GIVEN TASK:
Every record should be written out exactly, please.

EXTRACTED MATERIAL:
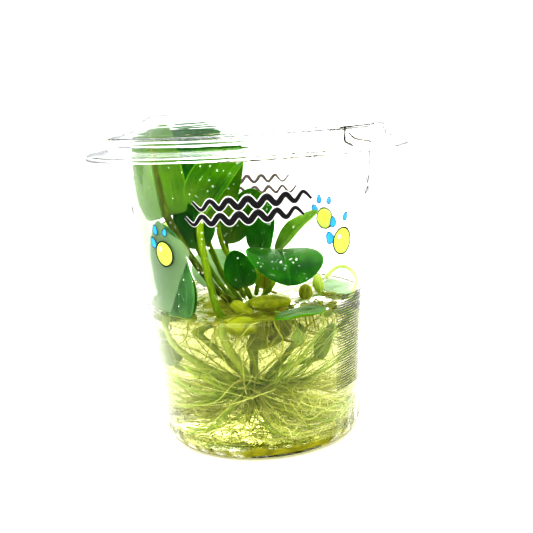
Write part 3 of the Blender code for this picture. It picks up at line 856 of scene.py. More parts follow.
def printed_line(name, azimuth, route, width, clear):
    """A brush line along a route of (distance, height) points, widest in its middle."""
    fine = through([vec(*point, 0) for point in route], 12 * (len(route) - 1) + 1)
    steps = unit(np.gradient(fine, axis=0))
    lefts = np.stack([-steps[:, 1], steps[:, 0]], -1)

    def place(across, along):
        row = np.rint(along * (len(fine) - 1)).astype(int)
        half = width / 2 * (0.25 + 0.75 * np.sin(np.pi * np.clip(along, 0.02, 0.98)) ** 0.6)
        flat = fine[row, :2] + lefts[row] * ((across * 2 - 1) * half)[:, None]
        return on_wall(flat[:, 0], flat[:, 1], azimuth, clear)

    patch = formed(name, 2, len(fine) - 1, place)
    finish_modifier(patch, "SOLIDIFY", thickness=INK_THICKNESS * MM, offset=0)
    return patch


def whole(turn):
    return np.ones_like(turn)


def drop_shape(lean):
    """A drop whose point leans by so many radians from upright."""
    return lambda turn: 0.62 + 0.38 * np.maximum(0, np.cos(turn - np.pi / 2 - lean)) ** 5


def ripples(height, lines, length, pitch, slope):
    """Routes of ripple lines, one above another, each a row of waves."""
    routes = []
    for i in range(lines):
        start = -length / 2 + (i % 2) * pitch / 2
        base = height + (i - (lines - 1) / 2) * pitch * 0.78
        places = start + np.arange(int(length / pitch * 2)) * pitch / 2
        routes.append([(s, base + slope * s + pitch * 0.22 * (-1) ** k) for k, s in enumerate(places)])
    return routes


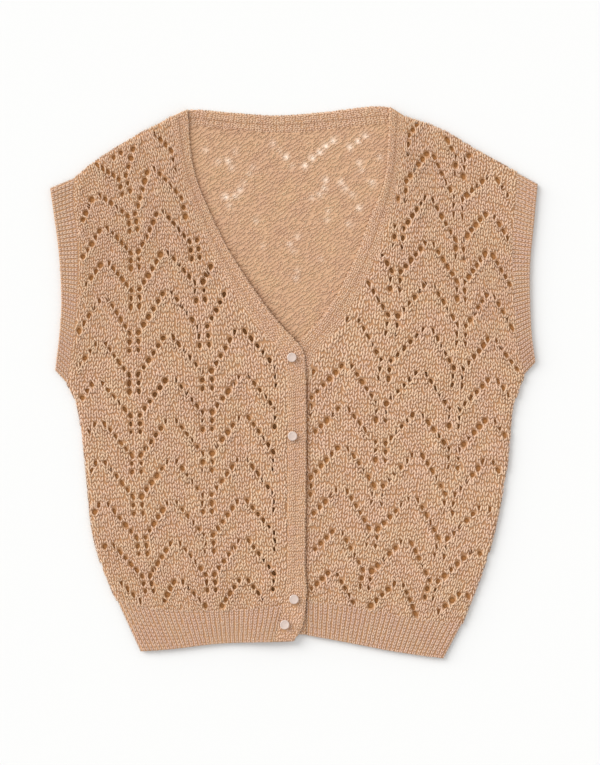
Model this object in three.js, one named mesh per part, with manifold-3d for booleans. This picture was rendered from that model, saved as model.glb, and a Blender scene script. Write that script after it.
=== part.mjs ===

EXERCISE SOLUTION:
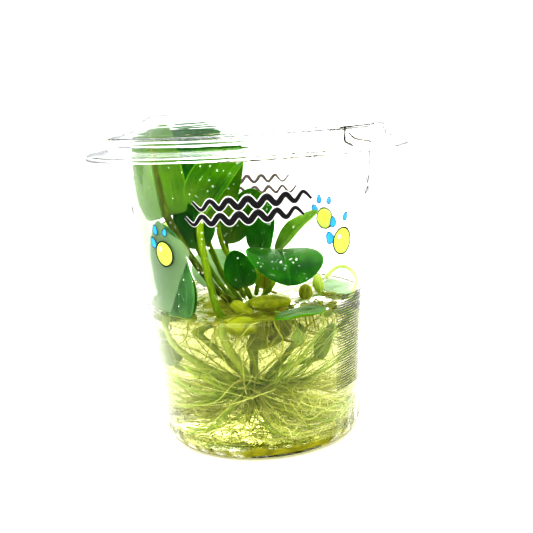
Write part 3 of the Blender code for this picture. It picks up at line 856 of scene.py. More parts follow.
def printed_line(name, azimuth, route, width, clear):
    """A brush line along a route of (distance, height) points, widest in its middle."""
    fine = through([vec(*point, 0) for point in route], 12 * (len(route) - 1) + 1)
    steps = unit(np.gradient(fine, axis=0))
    lefts = np.stack([-steps[:, 1], steps[:, 0]], -1)

    def place(across, along):
        row = np.rint(along * (len(fine) - 1)).astype(int)
        half = width / 2 * (0.25 + 0.75 * np.sin(np.pi * np.clip(along, 0.02, 0.98)) ** 0.6)
        flat = fine[row, :2] + lefts[row] * ((across * 2 - 1) * half)[:, None]
        return on_wall(flat[:, 0], flat[:, 1], azimuth, clear)

    patch = formed(name, 2, len(fine) - 1, place)
    finish_modifier(patch, "SOLIDIFY", thickness=INK_THICKNESS * MM, offset=0)
    return patch


def whole(turn):
    return np.ones_like(turn)


def drop_shape(lean):
    """A drop whose point leans by so many radians from upright."""
    return lambda turn: 0.62 + 0.38 * np.maximum(0, np.cos(turn - np.pi / 2 - lean)) ** 5


def ripples(height, lines, length, pitch, slope):
    """Routes of ripple lines, one above another, each a row of waves."""
    routes = []
    for i in range(lines):
        start = -length / 2 + (i % 2) * pitch / 2
        base = height + (i - (lines - 1) / 2) * pitch * 0.78
        places = start + np.arange(int(length / pitch * 2)) * pitch / 2
        routes.append([(s, base + slope * s + pitch * 0.22 * (-1) ** k) for k, s in enumerate(places)])
    return routes


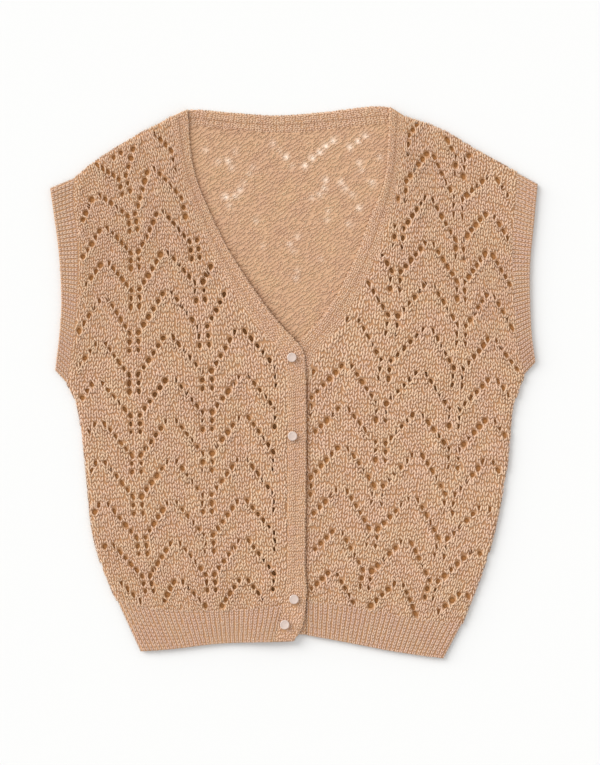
Model this object in three.js, one named mesh per part, with manifold-3d for booleans. This picture was rendered from that model, saved as model.glb, and a Blender scene script. Write that script after it.
=== part.mjs ===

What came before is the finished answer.